En esta orientación teórica, la noción de multitud se opone a pueblo, pero también a su solidificación institucionalizada bajo la forma de Estado. La recuperación del enfrentamiento entre Hobbes y Spinoza apuntaría a ese énfasis, al igual que el ascendente que Virno, De Giorgi, Negri y Herdt reclaman de ciertos aspectos del pensamiento de Vygotski, Wittgenstein, Bachelard, De Martino y sobre todo de Gibert Simondon, con ingredientes tomados del pensamiento marxiano —más que marxista— como los conceptos de "individuo social" o "general intelecto". Ahora bien, en realidad todos las explicaciones relativas a esa multitud, en cuanto se dejan entender, remiten a una reedición del concepto liberal de público diseñado por Tarde, Park o Dewey y a la voluntad de estos autores por rescatar al individuo de todo avasallamiento por parte de la masa o cualquier otra forma de unificación psicológica o emocional, incluyendo la que procedente del Estado o, más adelante, de la manipulación mediática, propagandística o publicitaria.

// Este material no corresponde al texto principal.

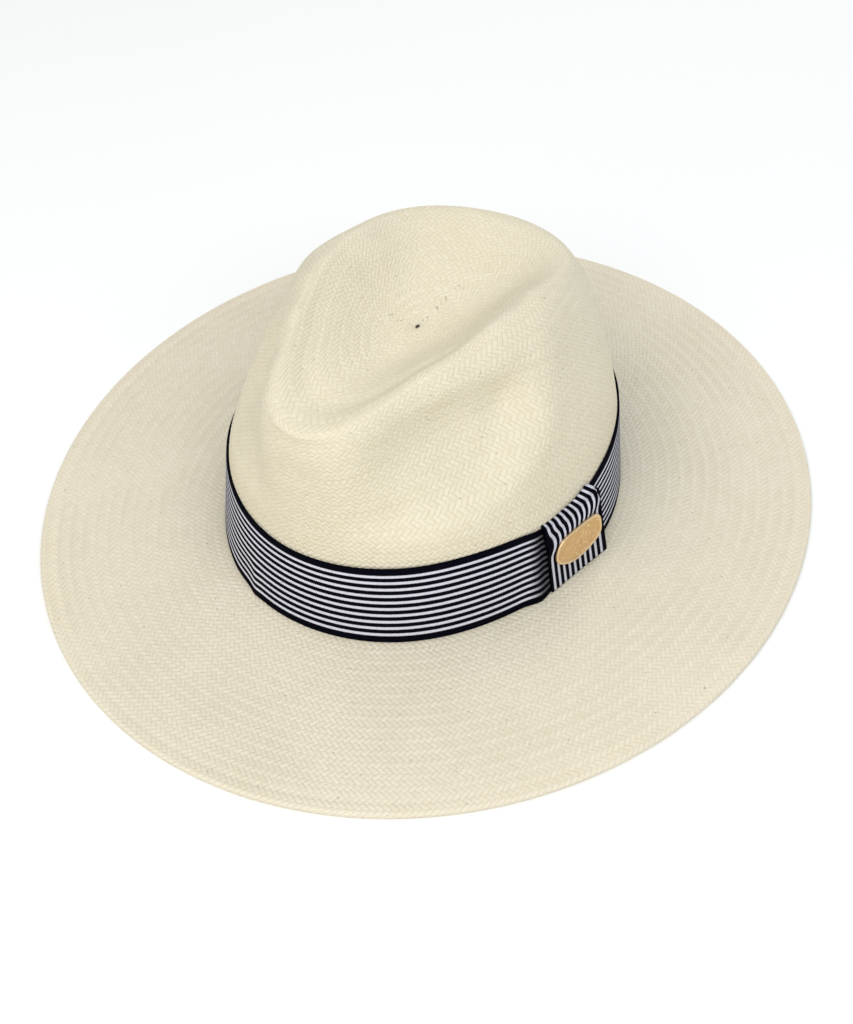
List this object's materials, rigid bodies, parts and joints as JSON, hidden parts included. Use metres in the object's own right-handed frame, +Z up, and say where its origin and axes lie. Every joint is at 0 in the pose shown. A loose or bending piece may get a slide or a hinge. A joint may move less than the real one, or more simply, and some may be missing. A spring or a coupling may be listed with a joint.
{
  "type": "fedora",
  "caption": "Wide-brimmed straw fedora with a teardrop crown pinched at the front, a striped ribbon round it, and an oval metal plate on the loop over the ribbon's joint.",
  "frame": {"origin": "middle of the brim's outline, on the surface that the brim rests on", "axes": "+X to the wearer's left, -Y out of the front of the hat, +Z up through the crown"},
  "size_m": [0.336, 0.373, 0.1234],
  "materials": {
    "straw": "fine woven bleached straw with a soft sheen",
    "ribbon": "matte ribbed ribbon, navy with narrow white stripes along it",
    "plate": "satin gold with a polished border"
  },
  "bodies": {
    "root": {"straw_body": "straw", "hat_band": "ribbon", "band_keeper": "ribbon", "badge": "plate"}
  },
  "joints": []
}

La multitud que postulan estos autores está orientada para hacer que la articulación del sujeto con y en lo colectivo se traduzca no, como en la masa, en su desintegración sino, al contrario, en una afinamiento y una intensificación de sus potencialidades como ser autónomo y autodiseñado. Esa defensa de la individuación frente a cualquier atractor hacia la unidad —Estado, pueblo, masa, clase— es del todo consecuente con lo que ya se ha hecho notar que es la izquierda del ciudadanismo, esa tendencia política que parece convencida de que el antídoto contra el capitalismo pasa o incluso consiste en una radicalización de los principios democráticos abstractos, lo que en la práctica no es sino la inseparable institucionalización, como fundamento del lazo social, del individuo responsable y debidamente informado de virtudes cívicas, es decir del ciudadano.
Si la masa marxista era la concreción física y presente del proletariado, la multitud reifica la vieja sociedad civil inventada por Hegel: consenso entre ciudadanos autoconscientes, libres e iguales, que existe ignorando todo antagonismo y que habita una trascendental y por supuesto que ficticia esfera pública, situada más allá o al margen de contingencias y determinantes materiales. Recuérdese que es en buena medida en diálogo no explícito con la centralidad de la oposición público-masa que podemos entender los desarrollos que en los años 50 y 60 del siglo XX conoce ese concepto de esfera pública, sobre todo de la mano de Hannah Arendt y Jürgen Harbermas, vista en tanto que arena de encuentro y controversia entre individuos que buscan ponerse de acuerdo acerca de qué pensar, decir y hacer en relación con asuntos que les conciernen, escenario abstracto en que circulan y se intercambian discursos y en el que se desarrolla la actividad de la sociedad civil como dispositivo de mediación y control crítico del poder político.
Manuel Delgado, La nueva multitud y el regreso del sujeto, El cor de les aparences, 04/11/2013
Fragmento de la conferencia "El fetichismo del espacio público. Ciudad y ciudadanismo a principios del siglo XXI", pronunciada en el marco del Congreso Procesos extremos en la construcción de la ciudad, celebrado en la Escuela Técnica Superior de Arquitectura de la Universidad de Sevilla, el 8 de noviembre de 2013.